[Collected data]
# # # # #

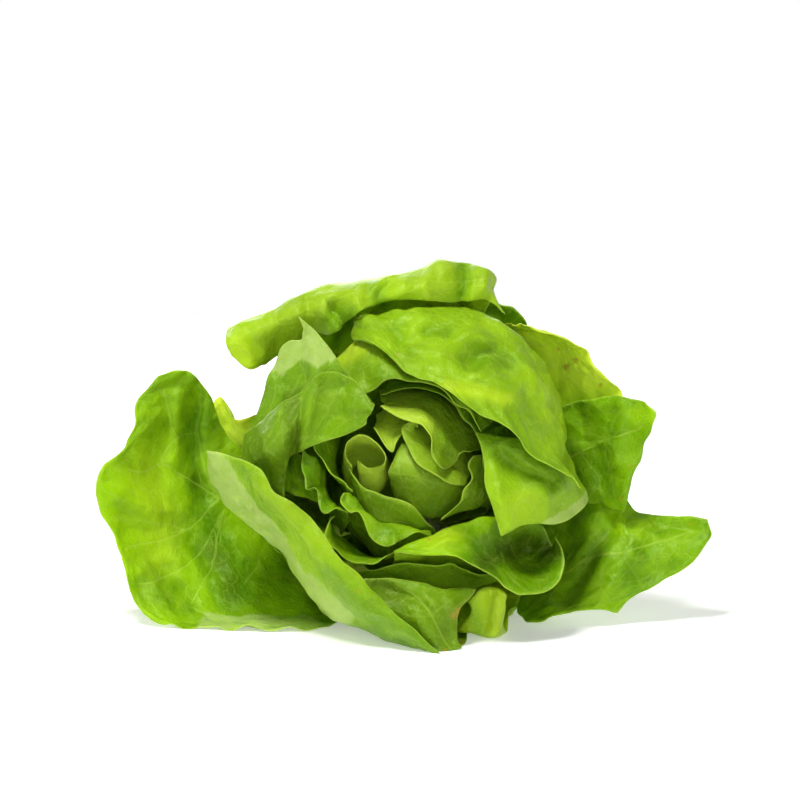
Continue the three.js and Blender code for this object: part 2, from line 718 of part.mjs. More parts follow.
// Keeps a point clear of the stem.
function offStem(point) {
  const along = point.clone().sub(STEM.cut).dot(STEM.axis);
  if (along < -FOOT_GAP || along > STEM_LENGTH + TIP_RADIUS) {
    return;
  }
  const capped = THREE.MathUtils.clamp(along, 0, STEM_LENGTH);
  const centre = STEM.cut.clone().addScaledVector(STEM.axis, capped);
  const radius = THREE.MathUtils.lerp(CUT_RADIUS, TIP_RADIUS, capped / STEM_LENGTH) + FOOT_GAP;
  const away = point.clone().sub(centre);
  if (away.length() < radius) {
    point.copy(centre).addScaledVector(away.normalize(), radius);
  }
}

// A blade of even thickness on both sides of a net, with a rib down its outer face that thins
// out from the foot to the tip. It is flat where it lies on the table.
function blade(leaf) {
  const row = leaf.wide + 1;
  const count = leaf.points.length;
  const normals = normalsOf(leaf);
  const positions = [];
  for (const face of [-1, 1]) {
    leaf.points.forEach((p, k) => {
      const u = (k % row) / leaf.wide;
      const v = Math.floor(k / row) / leaf.long;
      const rib = face > 0 ? RIB * Math.exp(-(((u - 0.5) / RIB_WIDTH) ** 2)) * (1 - v) : 0;
      const q = p.clone().addScaledVector(normals[k], face * (BLADE / 2 + rib));
      positions.push(q.x, q.y, q.z < PRESS ? 0 : q.z);
    });
  }
  const index = [];
  for (const [a, b, c] of leaf.cells) {
    index.push(a, c, b, a + count, b + count, c + count);
  }
  const rim = [];
  for (let j = 0; j < leaf.wide; j++) {
    rim.push(j);
  }
  for (let i = 0; i < leaf.long; i++) {
    rim.push(i * row + leaf.wide);
  }
  for (let j = leaf.wide; j > 0; j--) {
    rim.push(leaf.long * row + j);
  }
  for (let i = leaf.long; i > 0; i--) {
    rim.push(i * row);
  }
  rim.forEach((a, k) => {
    const b = rim[(k + 1) % rim.length];
    index.push(b, a, a + count, b, a + count, b + count);
  });
  const geometry = new THREE.BufferGeometry();
  geometry.setAttribute("position", new THREE.Float32BufferAttribute(positions, 3));
  geometry.setIndex(index);
  geometry.computeVertexNormals();
  return geometry;
}

// The stem: a short cut stump that narrows into the heart.
function stem() {
  const profile = [
    [0, 0],
    [CUT_RADIUS - CUT_EDGE, 0],
    [CUT_RADIUS, CUT_EDGE],
    [(CUT_RADIUS + TIP_RADIUS) / 2, STEM_LENGTH / 2],
    [TIP_RADIUS, STEM_LENGTH - TIP_EDGE],
    [TIP_RADIUS - TIP_EDGE, STEM_LENGTH],
    [0, STEM_LENGTH],
  ].map(([r, h]) => new THREE.Vector2(r, h));
  const geometry = new THREE.LatheGeometry(profile, STEM_SIDES);
  geometry.deleteAttribute("normal");
  geometry.deleteAttribute("uv");
  return geometry;
}

const STEM = { cut: onTable(CUT.toArray()), tip: onTable(TIP.toArray()) };
STEM.axis = STEM.tip.clone().sub(STEM.cut).normalize();

const leaves = LEAVES.map((leaf, k) => net(leaf, k / (LEAVES.length - 1)));
settle(leaves);

const group = new THREE.Group();

const flesh = new THREE.MeshStandardMaterial({ color: COLOURS.stem, roughness: GLOSS_STEM });
const stump = new THREE.Mesh(stem(), flesh);
stump.name = "stem";
stump.position.copy(STEM.cut);
stump.quaternion.setFromUnitVectors(new THREE.Vector3(0, 1, 0), STEM.axis);
group.add(stump);

for (const leaf of leaves) {
  const { name } = leaf.leaf;
  const tone = name.startsWith("heart") ? "heart" : name.startsWith("inner") ? "inner" : "outer";
  const material = new THREE.MeshStandardMaterial({ color: COLOURS[tone], roughness: GLOSS });
  const mesh = new THREE.Mesh(blade(leaf), material);
  mesh.name = name;
  group.add(mesh);
}

export default group;
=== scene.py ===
# A head of butterhead lettuce on its side. Each leaf is drawn as a coarse net, as in the solids,
# settled clear of its neighbours, then made into a fine blade with veins, puckers and a ruffled
# margin. Metres in the scene, millimetres in the leaf tables.
import math
from collections import namedtuple

import bpy
import numpy as np
from mathutils import Matrix, Vector, noise
from mathutils.bvhtree import BVHTree


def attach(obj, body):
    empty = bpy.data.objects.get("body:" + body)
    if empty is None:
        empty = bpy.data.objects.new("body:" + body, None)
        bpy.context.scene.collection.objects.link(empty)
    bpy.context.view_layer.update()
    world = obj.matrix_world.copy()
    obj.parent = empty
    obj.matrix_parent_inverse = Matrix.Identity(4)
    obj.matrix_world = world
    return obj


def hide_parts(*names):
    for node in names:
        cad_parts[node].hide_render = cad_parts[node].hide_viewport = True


SEED = 2
noise.seed_set(SEED)  # the noise vectors take the clock's seed without one

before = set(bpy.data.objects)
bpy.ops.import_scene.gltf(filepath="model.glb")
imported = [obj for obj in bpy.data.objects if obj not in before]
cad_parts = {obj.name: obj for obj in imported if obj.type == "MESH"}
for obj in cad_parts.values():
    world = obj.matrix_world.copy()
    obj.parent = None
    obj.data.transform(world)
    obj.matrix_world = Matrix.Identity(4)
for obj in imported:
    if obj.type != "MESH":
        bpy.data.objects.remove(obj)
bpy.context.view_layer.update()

MM = 0.001
TIP_UP = math.radians(10)  # how far the mouth looks up from level
HEART_HEIGHT = 70  # heart above the table

# The nets, as in the solids.
BLADE = 1.0  # thickness of a solid leaf's blade
CELL_FIRST = 7  # length of a step along the innermost leaf
CELL_LAST = 11  # length of a step along the outermost leaf
FEWEST = 6  # fewest steps across or along a leaf
MOST_ACROSS = 12
MOST_ALONG = 14
WAVES = 1.9  # how far a margin's wave turns in a step, in radians
TIP_WAVE = 0.75  # where the wave begins, as a share of the way to the tip
SIDE_WAVE = 0.7  # where it begins, as a share of the way to the side
BELLY = 0.24  # how far a leaf rounds out behind its foot, as a share of its reach there
RIB = 0.8  # how far a solid leaf's rib stands out at its foot
CLEAR = BLADE + RIB + 0.4  # from the middle of one blade to the middle of the next
REACH = 12  # how far a leaf that lies on the wrong side of another is brought back
BESIDE = 0.6  # a point this much more beside a blade than over it lies past its margin
ROUNDS = 50  # rounds of pushing the leaves apart
LAST_ROUNDS = 6  # rounds at the end with little evening out
EVEN = 0.3  # how much of a leaf's uneven shift is evened out in a round
EVEN_LAST = 0.08  # and in the last rounds

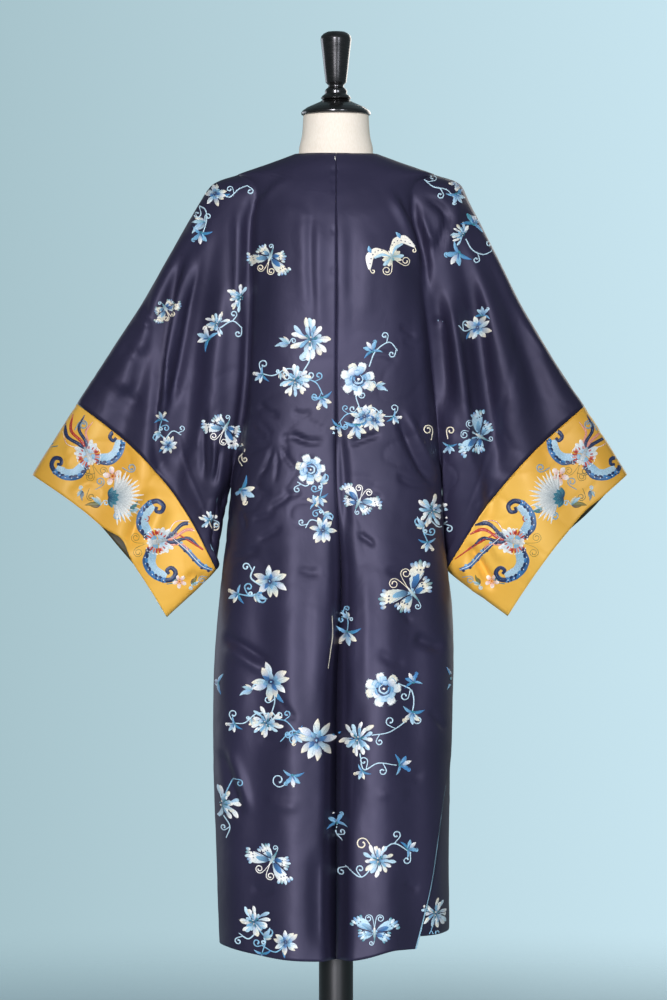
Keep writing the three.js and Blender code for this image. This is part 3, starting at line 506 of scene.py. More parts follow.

# # # # #

__REQUIREMENTS__. Write out exactly the lines from the one with "for (const leaf" through the one with "imported = [obj", including both, and no others.

__RESULT FOR THIS TASK__.
for (const leaf of leaves) {
  const { name } = leaf.leaf;
  const tone = name.startsWith("heart") ? "heart" : name.startsWith("inner") ? "inner" : "outer";
  const material = new THREE.MeshStandardMaterial({ color: COLOURS[tone], roughness: GLOSS });
  const mesh = new THREE.Mesh(blade(leaf), material);
  mesh.name = name;
  group.add(mesh);
}

export default group;
=== scene.py ===
# A head of butterhead lettuce on its side. Each leaf is drawn as a coarse net, as in the solids,
# settled clear of its neighbours, then made into a fine blade with veins, puckers and a ruffled
# margin. Metres in the scene, millimetres in the leaf tables.
import math
from collections import namedtuple

import bpy
import numpy as np
from mathutils import Matrix, Vector, noise
from mathutils.bvhtree import BVHTree


def attach(obj, body):
    empty = bpy.data.objects.get("body:" + body)
    if empty is None:
        empty = bpy.data.objects.new("body:" + body, None)
        bpy.context.scene.collection.objects.link(empty)
    bpy.context.view_layer.update()
    world = obj.matrix_world.copy()
    obj.parent = empty
    obj.matrix_parent_inverse = Matrix.Identity(4)
    obj.matrix_world = world
    return obj


def hide_parts(*names):
    for node in names:
        cad_parts[node].hide_render = cad_parts[node].hide_viewport = True


SEED = 2
noise.seed_set(SEED)  # the noise vectors take the clock's seed without one

before = set(bpy.data.objects)
bpy.ops.import_scene.gltf(filepath="model.glb")
imported = [obj for obj in bpy.data.objects if obj not in before]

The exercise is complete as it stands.